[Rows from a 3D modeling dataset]
┄┄┄┄┄┄┄┄┄┄

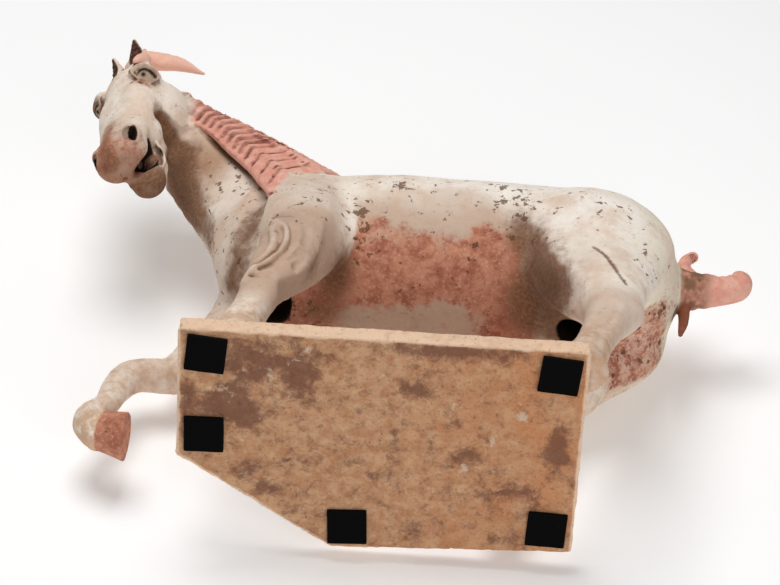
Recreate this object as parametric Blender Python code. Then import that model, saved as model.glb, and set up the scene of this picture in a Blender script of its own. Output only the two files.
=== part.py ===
"""A Tang dynasty tomb horse of fired and painted clay, prancing on its own slab.

The horse faces -X, its left flank faces -Y and it stands on +Z. Horse and slab
were joined before firing, so they are one solid; the felt pads are glued under it.
The figure is modelled as the potter would: strokes of clay are laid on, smoothed
together and cut away in a distance field, whose surface becomes the mesh.
"""

import itertools
import math

import bpy
import numpy as np

# Driving dimensions, in metres.
FIGURE_HEIGHT = 0.515  # from the top of the slab to the tip of the left ear
SLAB_THICKNESS = 0.016
SLAB_FRONT_MARGIN = 0.017  # slab beyond the standing fore hoof's toe
SLAB_REAR_MARGIN = -0.016  # the hind hooves' heels stand out past the slab
SLAB_SIDE_MARGIN = 0.003  # slab beyond the left hooves
SLAB_REAR_TAPER = 0.009  # the slab's right side comes in by this towards the rear
CORNER_CUT_LENGTH = 0.126  # the cut corner, along the slab's right side
CORNER_CUT_WIDTH = 0.080  # the cut corner, along the slab's front
PAD_SIDE = 0.032
PAD_THICKNESS = 0.003
PAD_INSET = 0.006  # from a pad to the slab's edge
CORNER_PAD_SHIFT = 0.009  # the pad at the cut corner is glued this much further forward
PAD_GAP = 0.0003
CLAY_CELL = 0.0042  # grid step of the clay
FIGURE_TRIANGLES = 8600

# The figure is laid out in millimetres of a horse whose height is this, in the
# frame of a slab whose underside is at 0, and scaled once to FIGURE_HEIGHT.
LAYOUT_HEIGHT = 515.0
LAYOUT_GROUND = 16.0  # height of the hooves' soles in that layout
SCALE = FIGURE_HEIGHT / LAYOUT_HEIGHT

FAR = 0.03  # beyond this distance the field isn't kept
BLOCK = 8  # grid points along each side of a block

# Where the hooves stand, in layout millimetres: x, y and the sole's radius.
FORE_HOOF = (-121.0, -74.0, 22.0)
HIND_STEP = 56.0  # the right hind hoof stands this much further forward
HIND_HOOVES = ((158.0, -74.0, 19.0), (158.0 - HIND_STEP, 71.0, 19.0))


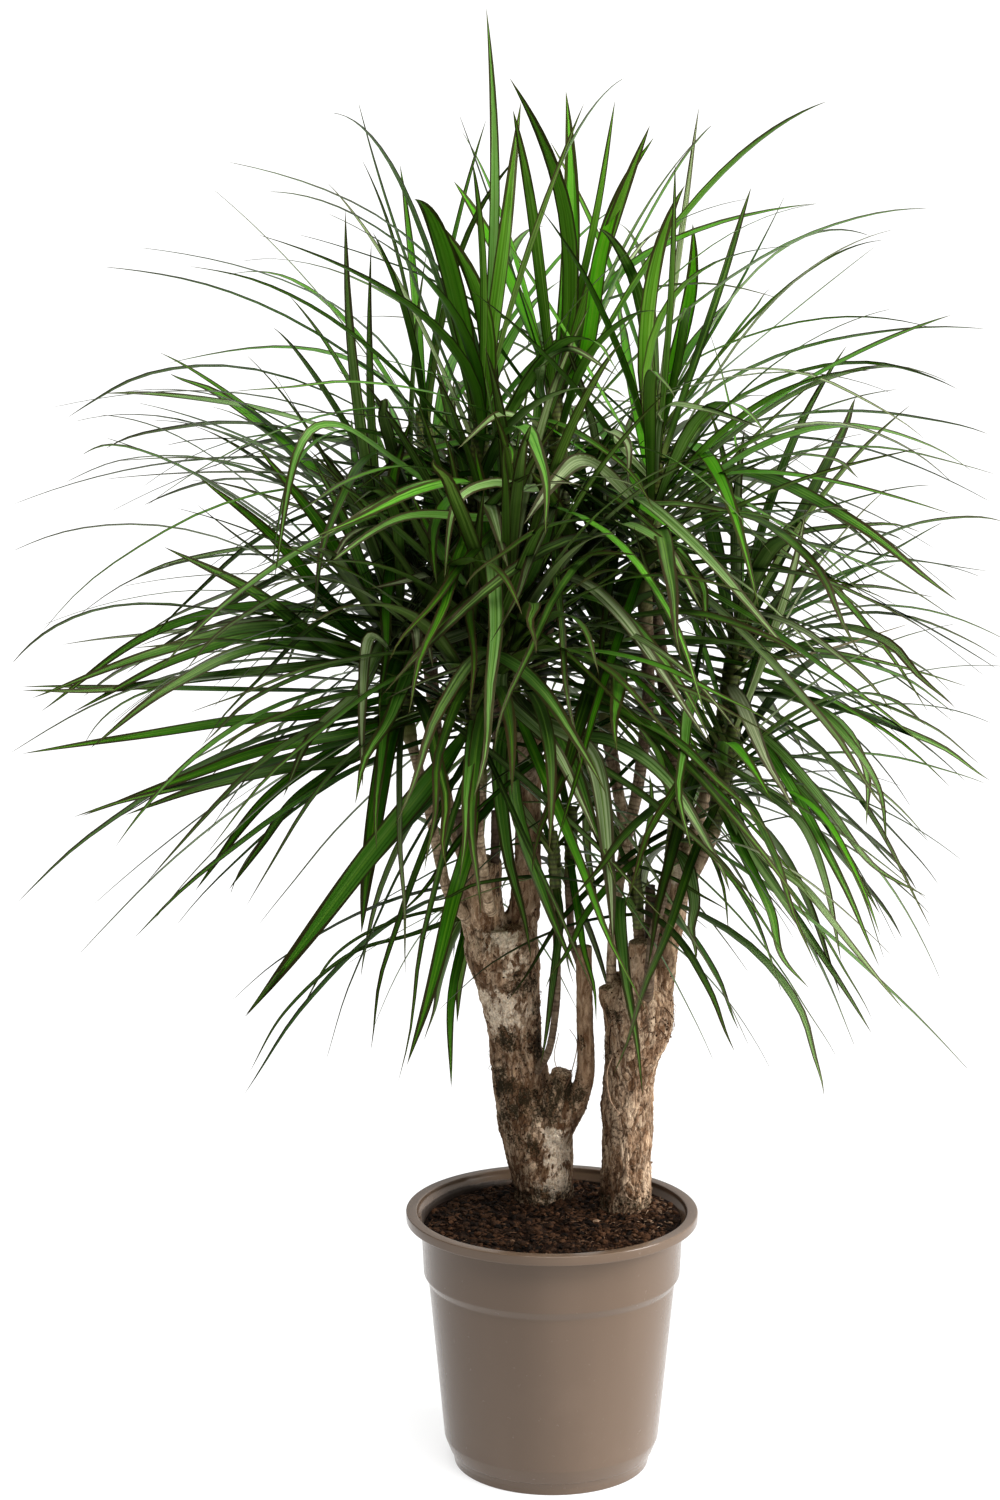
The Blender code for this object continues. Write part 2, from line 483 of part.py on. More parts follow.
class Leaf:
    """A leaf's middle line, a quadratic curve from its root to its tip, and the way its blade faces."""

    def __init__(self, root, tip, lift, push=0.0, roll=0.0, width=LEAF_WIDTH):
        self.root, self.tip = root, tip
        self.middle = (root + tip) / 2 + Vector((2 * push, 0, 2 * lift))
        out = Vector((tip.x - root.x, tip.y - root.y, 0))
        self.side = out.normalized().cross(UP)
        self.lift, self.roll, self.width = abs(lift), roll, width

    def point(self, t):
        return self.root * (1 - t) ** 2 + self.middle * 2 * t * (1 - t) + self.tip * t * t

    def frame(self, t):
        """the blade's tangent, side and face directions at a share of its length"""
        tangent = ((self.middle - self.root) * (1 - t) + (self.tip - self.middle) * t).normalized()
        side = (self.side - tangent * self.side.dot(tangent)).normalized()
        side = Matrix.Rotation(self.roll, 3, tangent) @ side
        return tangent, side, side.cross(tangent)

    def half_width(self, t):
        shares = (0, 0.3, 0.58, 0.82, 1)
        widths = (LEAF_ROOT_WIDTH, self.width * 0.95, self.width * 0.9, self.width * 0.5, 0)
        return float(np.interp(t, shares, widths)) / 2

    def thickness(self, t):
        return float(np.interp(t, (0, 0.6, 1), (LEAF_THICKNESS * 1.3, LEAF_THICKNESS, 0.0002)))

    def laid(self, blank, grow=0.0):
        """places of the blank's points on this leaf, made thicker all round by grow"""
        places = []
        for x, y, t in blank.points:
            _, side, face = self.frame(t)
            taper = max(1 - t, 0.0001)
            across = x / taper / math.sin(math.radians(60))
            down = (y / taper + 0.5) / 1.5
            width = self.half_width(t) + grow
            depth = self.thickness(t) * down + grow * (2 * down - 1)
            places.append(self.point(t) + side * (across * width) - face * depth)
        return places


class Thicket:
    """Everything that a new leaf has to stay clear of."""

    def __init__(self):
        self.lows, self.highs, self.trees, self.owners = [], [], [], []

    def add(self, owner, places, faces):
        array = np.array(places)
        self.lows.append(array.min(axis=0))
        self.highs.append(array.max(axis=0))
        self.trees.append(BVHTree.FromPolygons(places, faces))
        self.owners.append(owner)

    def meets(self, places, faces, skip=None, only=None):
        array = np.array(places)
        low, high = array.min(axis=0), array.max(axis=0)
        near = np.all(np.array(self.lows) <= high, axis=1) & np.all(np.array(self.highs) >= low, axis=1)
        tree = BVHTree.FromPolygons(places, faces)
        for i in np.nonzero(near)[0]:
            if self.owners[i] == skip or (only and self.owners[i] != only):
                continue
            if tree.overlap(self.trees[i]):
                return True
        return False


def leading_leaf(head, lead, attempt):
    """a leaf by hand, its tip moved in depth where it would run into another"""
    share, tip, lift, push = lead
    depth = DEPTH_STEP * ((attempt + 1) // 2) * (1 if attempt % 2 else -1)
    root = head.foot.lerp(head.top, share)
    tip = Vector(tip) + Vector((0, depth, 0.15 * abs(depth)))
    return Leaf(root, tip, lift + 0.1 * depth, push, 0.0, LEAF_WIDTH * 1.08)


def in_crown(point):
    heights, radii = zip(*CROWN)
    x, y = point.x - CROWN_MIDDLE[0], point.y - CROWN_MIDDLE[1]
    return heights[0] < point.z < heights[-1] and math.hypot(x, y) < np.interp(point.z, heights, radii)


def ruled_leaf(head, index, count, attempt, seed):
    """a leaf of the spiral: the oldest hang from the foot of the head, the youngest stand at its top"""
    draw = Random("%s %d %d" % (seed, index, attempt))
    age = (index + 0.5) / count
    stray = 1 + 0.12 * attempt
    angle = index * GOLDEN_ANGLE + len(seed) + math.radians(draw.uniform(-9, 9) * stray)
    rise = head.lowest + (STEEPEST - head.lowest) * age ** 1.1 + draw.uniform(-6, 6) * stray
    rise = math.radians(max(rise, LOWEST))
    length = head.length * (0.80 + 0.28 * math.sin(math.pi * min(age + 0.1, 1))) * draw.uniform(0.85, 1.08)
    length *= 1 - 0.007 * attempt
    out = Vector((math.cos(angle), math.sin(angle), 0))
    chord = out * math.cos(rise) + UP * math.sin(rise)
    root = head.foot.lerp(head.top, 0.10 + 0.82 * age)
    while not in_crown(root + chord * length) and length > 0.1:
        length *= 0.95
    lift = length * draw.uniform(0.07, 0.21) * max(math.cos(rise), 0.2)
    push = length * draw.uniform(-0.05, 0.05)
    width = LEAF_WIDTH * draw.uniform(0.74, 1.08) * min(1.0, head.length / 0.34)
    return Leaf(root, root + chord * length, lift, push, math.radians(draw.uniform(-16, 16)), width)


def set_root(head, leaf):
    """moves the root a little out of the stem's middle, to the side where the leaf leaves it"""
    leaf.root = leaf.root + (leaf.tip - leaf.root).normalized() * (0.2 * head.radius)


def grow_leaves(thicket, straight, arched):
    """places the leaves of all heads, each one clear of the others"""
    grown = {key: [] for key in HEADS}

    def place(key, make, attempts):
        head = HEADS[key]
        for attempt in range(attempts):
            leaf = make(attempt)
            set_root(head, leaf)
            blank = straight if leaf.lift < STRAIGHT_LIFT else arched
            if thicket.meets(leaf.laid(blank, CLEARANCE), blank.faces, skip=key):
                continue
            strict = attempt < attempts * STRICT_SHARE
            if strict and thicket.meets(leaf.laid(blank), blank.outer, only=key):
                continue
            thicket.add(key, leaf.laid(blank), blank.faces)
            grown[key].append((leaf, blank))
            return

    for key, head in HEADS.items():
        for lead in head.leads:
            place(key, lambda attempt: leading_leaf(head, lead, attempt), LEAD_TRIES)
    for index in range(max(head.leaves for head in HEADS.values())):
        for key, head in HEADS.items():
            count = head.leaves - len(head.leads)
            if index < count:
                place(key, lambda attempt: ruled_leaf(head, index, count, attempt, key),
                      RULE_TRIES)
    return grown


def mesh_parts(obj):
    """an object's evaluated points and faces"""
    bpy.context.view_layer.update()
    mesh = obj.evaluated_get(bpy.context.evaluated_depsgraph_get()).to_mesh()
    points = [obj.matrix_world @ v.co for v in mesh.vertices]
    return points, [tuple(p.vertices) for p in mesh.polygons]


def make_leaves(solids, group, mat):
    """every head of leaves, each one solid"""
    thicket = Thicket()
    for solid in solids:
        thicket.add(solid.name, *mesh_parts(solid))
    stems = {key: leafy_stem(key, head, group) for key, head in HEADS.items()}
    for key, stem in stems.items():
        thicket.add(key, *mesh_parts(stem))
    grown = grow_leaves(thicket, blade_blank(STRAIGHT_CUTS), blade_blank(ARCHED_CUTS))
    for key, leaves in grown.items():
        pieces = []
        for n, (leaf, blank) in enumerate(leaves):
            mesh = blank.mesh.copy()
            for vertex, place in zip(mesh.vertices, leaf.laid(blank)):
                vertex.co = place
            pieces.append(add_object("%s_leaf_%d" % (key, n), mesh, group))
        fuse(key, stems[key], pieces, group, mat, solver="MANIFOLD")


def main():
    for obj in list(bpy.data.objects):
        bpy.data.objects.remove(obj)
    group = collection("potted_dragon_tree")
    cutters = collection("cutters")
    pot = make_pot(group, cutters)
    soil = make_soil(group, cutters)
    bark = material("bark", (0.26, 0.17, 0.10), 0.9)
    left = make_trunk("trunk_left", TRUNK_LEFT, LIMBS_LEFT, "left", group, bark)
    right = make_trunk("trunk_right", TRUNK_RIGHT, LIMBS_RIGHT, "right", group, bark)
    make_leaves([pot, soil, left, right], group, material("leaf_green", (0.045, 0.19, 0.03), 0.42))


main()
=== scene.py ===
"""The looks of the potted dragon tree: a satin taupe nursery pot, peat, scaly bark, ringed canes and long
leaves with dark margins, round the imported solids. Metres, +Z up, and the side that is seen first faces -Y.
"""
import math
from random import Random

import bmesh
import bpy
import numpy as np
from mathutils import Matrix, Vector, noise
from mathutils.bvhtree import BVHTree
from mathutils.kdtree import KDTree


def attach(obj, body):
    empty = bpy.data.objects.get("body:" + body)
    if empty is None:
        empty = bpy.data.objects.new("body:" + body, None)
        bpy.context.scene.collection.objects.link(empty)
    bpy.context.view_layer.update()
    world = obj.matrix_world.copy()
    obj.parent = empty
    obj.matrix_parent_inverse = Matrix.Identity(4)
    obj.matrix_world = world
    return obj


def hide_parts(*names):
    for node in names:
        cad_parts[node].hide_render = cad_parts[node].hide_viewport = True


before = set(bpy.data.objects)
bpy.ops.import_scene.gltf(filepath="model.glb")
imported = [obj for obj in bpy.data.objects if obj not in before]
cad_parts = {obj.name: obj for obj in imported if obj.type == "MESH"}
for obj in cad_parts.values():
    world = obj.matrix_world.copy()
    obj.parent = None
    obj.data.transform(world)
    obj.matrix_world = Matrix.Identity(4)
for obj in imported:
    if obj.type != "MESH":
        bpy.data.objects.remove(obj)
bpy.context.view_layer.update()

noise.seed_set(1)               # without it, noise_vector would start from the clock
UP = Vector((0, 0, 1))
GAP = 0.0003

# pot
POT_HEIGHT = 0.2435
RIM_RADIUS = 0.135
RIM_DEPTH = 0.009
MOUTH_RADIUS = 0.125
COLLAR_TOP = (0.1212, 0.2335)   # radius and height where the collar meets the rim
COLLAR_FOOT = (0.1188, 0.184)
BODY_TOP = (0.1143, 0.1768)
BODY_FOOT = (0.0998, 0.026)
FLOOR_EDGE = 0.0913
WALL = 0.0023
FLOOR = 0.0055
FOOT_RADIUS = 0.0905
CHANNEL = (0.059, 0.079)
CHANNEL_DEPTH = 0.0025
DRAIN_HOLES = 6
DRAIN_RADIUS = 0.005
POT_SIDES = 144
MOULDED = 0.0011                # radius of the pot's edges

# bark
BARK_VOXEL = 0.0013
BARK_MARKS = ("relief", "scale", "age", "pale", "moss", "cut")      # what each point of the bark carries
TRUNK_SIDES = 36
CLINGING_BITS = 420

# canes
CANE_MARKS = ("along", "ring", "dark")
CANE_SIDES = 12
CANE_RING = 0.0021              # from one groove to the ridge above it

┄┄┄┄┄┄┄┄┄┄

**THE PROBLEM**
Only the lines from the first line of the material above through the line that contains "its own slab." should be quoted, each one exactly.

**FINISHED EXERCISE**
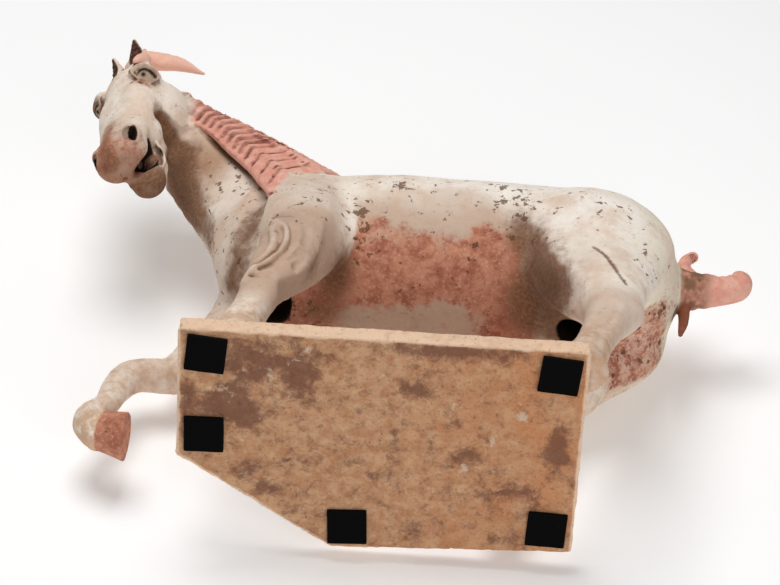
Recreate this object as parametric Blender Python code. Then import that model, saved as model.glb, and set up the scene of this picture in a Blender script of its own. Output only the two files.
=== part.py ===
"""A Tang dynasty tomb horse of fired and painted clay, prancing on its own slab.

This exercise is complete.